_Instructions for the task:_
Write out each record again exactly as it stands.

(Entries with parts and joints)

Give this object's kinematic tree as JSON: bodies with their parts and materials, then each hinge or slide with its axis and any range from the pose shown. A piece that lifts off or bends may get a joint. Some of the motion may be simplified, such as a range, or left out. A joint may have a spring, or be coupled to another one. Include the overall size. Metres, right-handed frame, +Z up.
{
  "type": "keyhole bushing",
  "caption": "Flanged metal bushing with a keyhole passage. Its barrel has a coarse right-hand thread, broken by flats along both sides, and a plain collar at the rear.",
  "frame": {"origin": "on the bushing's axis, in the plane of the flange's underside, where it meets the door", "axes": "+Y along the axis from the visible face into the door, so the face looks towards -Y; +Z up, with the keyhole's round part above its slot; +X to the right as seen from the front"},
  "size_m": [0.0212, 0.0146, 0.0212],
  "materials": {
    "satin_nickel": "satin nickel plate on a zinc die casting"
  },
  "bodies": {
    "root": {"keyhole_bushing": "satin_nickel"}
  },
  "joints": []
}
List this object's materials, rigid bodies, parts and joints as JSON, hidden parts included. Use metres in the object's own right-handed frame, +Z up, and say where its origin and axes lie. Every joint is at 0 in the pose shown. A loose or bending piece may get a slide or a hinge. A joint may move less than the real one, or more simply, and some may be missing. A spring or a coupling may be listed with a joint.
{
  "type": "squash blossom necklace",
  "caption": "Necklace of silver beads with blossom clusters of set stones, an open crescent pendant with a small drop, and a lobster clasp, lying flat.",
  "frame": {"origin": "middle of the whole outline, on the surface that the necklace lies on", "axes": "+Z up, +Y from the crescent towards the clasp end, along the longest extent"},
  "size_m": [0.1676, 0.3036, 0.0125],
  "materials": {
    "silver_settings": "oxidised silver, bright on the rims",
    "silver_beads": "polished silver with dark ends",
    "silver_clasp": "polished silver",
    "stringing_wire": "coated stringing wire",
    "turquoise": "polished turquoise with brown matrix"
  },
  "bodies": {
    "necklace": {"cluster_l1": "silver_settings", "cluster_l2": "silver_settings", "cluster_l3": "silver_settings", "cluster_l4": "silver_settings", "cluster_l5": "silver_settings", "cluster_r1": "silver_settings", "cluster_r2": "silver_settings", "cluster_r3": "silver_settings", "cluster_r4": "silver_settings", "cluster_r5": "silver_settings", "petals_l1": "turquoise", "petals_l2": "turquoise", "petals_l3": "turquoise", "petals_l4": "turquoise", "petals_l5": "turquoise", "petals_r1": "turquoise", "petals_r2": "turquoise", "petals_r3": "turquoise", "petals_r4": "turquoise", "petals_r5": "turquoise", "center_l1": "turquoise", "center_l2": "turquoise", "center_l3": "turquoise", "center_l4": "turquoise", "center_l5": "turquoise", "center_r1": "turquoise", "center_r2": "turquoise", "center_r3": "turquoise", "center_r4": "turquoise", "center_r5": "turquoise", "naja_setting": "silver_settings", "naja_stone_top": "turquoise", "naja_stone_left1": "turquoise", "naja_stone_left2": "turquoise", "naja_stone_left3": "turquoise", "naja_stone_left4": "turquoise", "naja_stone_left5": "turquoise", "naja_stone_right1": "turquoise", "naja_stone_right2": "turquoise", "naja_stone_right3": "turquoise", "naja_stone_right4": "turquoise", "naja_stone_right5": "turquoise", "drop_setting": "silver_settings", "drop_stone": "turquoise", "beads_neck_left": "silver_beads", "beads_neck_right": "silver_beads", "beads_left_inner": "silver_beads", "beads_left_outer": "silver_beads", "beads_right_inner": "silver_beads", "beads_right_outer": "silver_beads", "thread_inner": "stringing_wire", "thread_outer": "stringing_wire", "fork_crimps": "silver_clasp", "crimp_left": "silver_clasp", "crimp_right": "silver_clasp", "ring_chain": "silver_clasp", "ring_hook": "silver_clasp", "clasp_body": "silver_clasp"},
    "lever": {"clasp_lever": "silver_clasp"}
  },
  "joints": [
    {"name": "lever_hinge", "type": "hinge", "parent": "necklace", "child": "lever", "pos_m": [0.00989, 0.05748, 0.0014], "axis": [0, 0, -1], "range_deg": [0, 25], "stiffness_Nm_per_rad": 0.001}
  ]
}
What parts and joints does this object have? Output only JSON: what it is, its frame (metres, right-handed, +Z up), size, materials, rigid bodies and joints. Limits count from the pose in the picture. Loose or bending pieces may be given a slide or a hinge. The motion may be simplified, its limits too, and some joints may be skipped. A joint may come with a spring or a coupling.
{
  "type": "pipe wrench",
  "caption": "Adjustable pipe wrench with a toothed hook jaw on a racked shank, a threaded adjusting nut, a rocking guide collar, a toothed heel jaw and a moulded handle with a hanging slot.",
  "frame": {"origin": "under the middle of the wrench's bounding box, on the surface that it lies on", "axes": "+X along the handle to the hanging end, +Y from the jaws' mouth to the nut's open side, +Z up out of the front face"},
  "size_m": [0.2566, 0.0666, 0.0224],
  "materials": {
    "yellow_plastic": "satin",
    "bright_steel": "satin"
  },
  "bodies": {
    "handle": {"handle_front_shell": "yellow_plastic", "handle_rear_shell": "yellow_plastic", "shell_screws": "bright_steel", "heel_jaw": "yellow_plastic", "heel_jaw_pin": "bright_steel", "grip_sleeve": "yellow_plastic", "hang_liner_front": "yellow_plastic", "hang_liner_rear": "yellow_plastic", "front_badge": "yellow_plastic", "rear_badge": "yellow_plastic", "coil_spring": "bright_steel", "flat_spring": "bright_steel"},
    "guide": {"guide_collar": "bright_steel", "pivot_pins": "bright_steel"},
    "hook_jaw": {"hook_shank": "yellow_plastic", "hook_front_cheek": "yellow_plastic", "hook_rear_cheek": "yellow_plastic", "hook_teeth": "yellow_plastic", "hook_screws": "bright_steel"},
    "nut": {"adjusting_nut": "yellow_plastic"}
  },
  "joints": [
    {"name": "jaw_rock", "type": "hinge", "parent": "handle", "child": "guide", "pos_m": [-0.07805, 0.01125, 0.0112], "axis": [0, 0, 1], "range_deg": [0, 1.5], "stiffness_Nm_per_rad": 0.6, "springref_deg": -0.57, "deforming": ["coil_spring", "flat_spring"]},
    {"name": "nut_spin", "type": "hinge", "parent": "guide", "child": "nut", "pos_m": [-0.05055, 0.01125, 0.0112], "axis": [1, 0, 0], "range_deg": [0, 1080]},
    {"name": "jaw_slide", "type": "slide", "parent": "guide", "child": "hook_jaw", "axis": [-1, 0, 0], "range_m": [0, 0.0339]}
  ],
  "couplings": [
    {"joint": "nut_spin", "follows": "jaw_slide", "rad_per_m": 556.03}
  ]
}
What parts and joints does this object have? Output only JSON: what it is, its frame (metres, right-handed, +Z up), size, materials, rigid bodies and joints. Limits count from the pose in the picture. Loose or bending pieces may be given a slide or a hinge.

_Exercise output:_
Give this object's kinematic tree as JSON: bodies with their parts and materials, then each hinge or slide with its axis and any range from the pose shown. A piece that lifts off or bends may get a joint. Some of the motion may be simplified, such as a range, or left out. A joint may have a spring, or be coupled to another one. Include the overall size. Metres, right-handed frame, +Z up.
{
  "type": "keyhole bushing",
  "caption": "Flanged metal bushing with a keyhole passage. Its barrel has a coarse right-hand thread, broken by flats along both sides, and a plain collar at the rear.",
  "frame": {"origin": "on the bushing's axis, in the plane of the flange's underside, where it meets the door", "axes": "+Y along the axis from the visible face into the door, so the face looks towards -Y; +Z up, with the keyhole's round part above its slot; +X to the right as seen from the front"},
  "size_m": [0.0212, 0.0146, 0.0212],
  "materials": {
    "satin_nickel": "satin nickel plate on a zinc die casting"
  },
  "bodies": {
    "root": {"keyhole_bushing": "satin_nickel"}
  },
  "joints": []
}
List this object's materials, rigid bodies, parts and joints as JSON, hidden parts included. Use metres in the object's own right-handed frame, +Z up, and say where its origin and axes lie. Every joint is at 0 in the pose shown. A loose or bending piece may get a slide or a hinge. A joint may move less than the real one, or more simply, and some may be missing. A spring or a coupling may be listed with a joint.
{
  "type": "squash blossom necklace",
  "caption": "Necklace of silver beads with blossom clusters of set stones, an open crescent pendant with a small drop, and a lobster clasp, lying flat.",
  "frame": {"origin": "middle of the whole outline, on the surface that the necklace lies on", "axes": "+Z up, +Y from the crescent towards the clasp end, along the longest extent"},
  "size_m": [0.1676, 0.3036, 0.0125],
  "materials": {
    "silver_settings": "oxidised silver, bright on the rims",
    "silver_beads": "polished silver with dark ends",
    "silver_clasp": "polished silver",
    "stringing_wire": "coated stringing wire",
    "turquoise": "polished turquoise with brown matrix"
  },
  "bodies": {
    "necklace": {"cluster_l1": "silver_settings", "cluster_l2": "silver_settings", "cluster_l3": "silver_settings", "cluster_l4": "silver_settings", "cluster_l5": "silver_settings", "cluster_r1": "silver_settings", "cluster_r2": "silver_settings", "cluster_r3": "silver_settings", "cluster_r4": "silver_settings", "cluster_r5": "silver_settings", "petals_l1": "turquoise", "petals_l2": "turquoise", "petals_l3": "turquoise", "petals_l4": "turquoise", "petals_l5": "turquoise", "petals_r1": "turquoise", "petals_r2": "turquoise", "petals_r3": "turquoise", "petals_r4": "turquoise", "petals_r5": "turquoise", "center_l1": "turquoise", "center_l2": "turquoise", "center_l3": "turquoise", "center_l4": "turquoise", "center_l5": "turquoise", "center_r1": "turquoise", "center_r2": "turquoise", "center_r3": "turquoise", "center_r4": "turquoise", "center_r5": "turquoise", "naja_setting": "silver_settings", "naja_stone_top": "turquoise", "naja_stone_left1": "turquoise", "naja_stone_left2": "turquoise", "naja_stone_left3": "turquoise", "naja_stone_left4": "turquoise", "naja_stone_left5": "turquoise", "naja_stone_right1": "turquoise", "naja_stone_right2": "turquoise", "naja_stone_right3": "turquoise", "naja_stone_right4": "turquoise", "naja_stone_right5": "turquoise", "drop_setting": "silver_settings", "drop_stone": "turquoise", "beads_neck_left": "silver_beads", "beads_neck_right": "silver_beads", "beads_left_inner": "silver_beads", "beads_left_outer": "silver_beads", "beads_right_inner": "silver_beads", "beads_right_outer": "silver_beads", "thread_inner": "stringing_wire", "thread_outer": "stringing_wire", "fork_crimps": "silver_clasp", "crimp_left": "silver_clasp", "crimp_right": "silver_clasp", "ring_chain": "silver_clasp", "ring_hook": "silver_clasp", "clasp_body": "silver_clasp"},
    "lever": {"clasp_lever": "silver_clasp"}
  },
  "joints": [
    {"name": "lever_hinge", "type": "hinge", "parent": "necklace", "child": "lever", "pos_m": [0.00989, 0.05748, 0.0014], "axis": [0, 0, -1], "range_deg": [0, 25], "stiffness_Nm_per_rad": 0.001}
  ]
}
What parts and joints does this object have? Output only JSON: what it is, its frame (metres, right-handed, +Z up), size, materials, rigid bodies and joints. Limits count from the pose in the picture. Loose or bending pieces may be given a slide or a hinge. The motion may be simplified, its limits too, and some joints may be skipped. A joint may come with a spring or a coupling.
{
  "type": "pipe wrench",
  "caption": "Adjustable pipe wrench with a toothed hook jaw on a racked shank, a threaded adjusting nut, a rocking guide collar, a toothed heel jaw and a moulded handle with a hanging slot.",
  "frame": {"origin": "under the middle of the wrench's bounding box, on the surface that it lies on", "axes": "+X along the handle to the hanging end, +Y from the jaws' mouth to the nut's open side, +Z up out of the front face"},
  "size_m": [0.2566, 0.0666, 0.0224],
  "materials": {
    "yellow_plastic": "satin",
    "bright_steel": "satin"
  },
  "bodies": {
    "handle": {"handle_front_shell": "yellow_plastic", "handle_rear_shell": "yellow_plastic", "shell_screws": "bright_steel", "heel_jaw": "yellow_plastic", "heel_jaw_pin": "bright_steel", "grip_sleeve": "yellow_plastic", "hang_liner_front": "yellow_plastic", "hang_liner_rear": "yellow_plastic", "front_badge": "yellow_plastic", "rear_badge": "yellow_plastic", "coil_spring": "bright_steel", "flat_spring": "bright_steel"},
    "guide": {"guide_collar": "bright_steel", "pivot_pins": "bright_steel"},
    "hook_jaw": {"hook_shank": "yellow_plastic", "hook_front_cheek": "yellow_plastic", "hook_rear_cheek": "yellow_plastic", "hook_teeth": "yellow_plastic", "hook_screws": "bright_steel"},
    "nut": {"adjusting_nut": "yellow_plastic"}
  },
  "joints": [
    {"name": "jaw_rock", "type": "hinge", "parent": "handle", "child": "guide", "pos_m": [-0.07805, 0.01125, 0.0112], "axis": [0, 0, 1], "range_deg": [0, 1.5], "stiffness_Nm_per_rad": 0.6, "springref_deg": -0.57, "deforming": ["coil_spring", "flat_spring"]},
    {"name": "nut_spin", "type": "hinge", "parent": "guide", "child": "nut", "pos_m": [-0.05055, 0.01125, 0.0112], "axis": [1, 0, 0], "range_deg": [0, 1080]},
    {"name": "jaw_slide", "type": "slide", "parent": "guide", "child": "hook_jaw", "axis": [-1, 0, 0], "range_m": [0, 0.0339]}
  ],
  "couplings": [
    {"joint": "nut_spin", "follows": "jaw_slide", "rad_per_m": 556.03}
  ]
}
What parts and joints does this object have? Output only JSON: what it is, its frame (metres, right-handed, +Z up), size, materials, rigid bodies and joints. Limits count from the pose in the picture. Loose or bending pieces may be given a slide or a hinge.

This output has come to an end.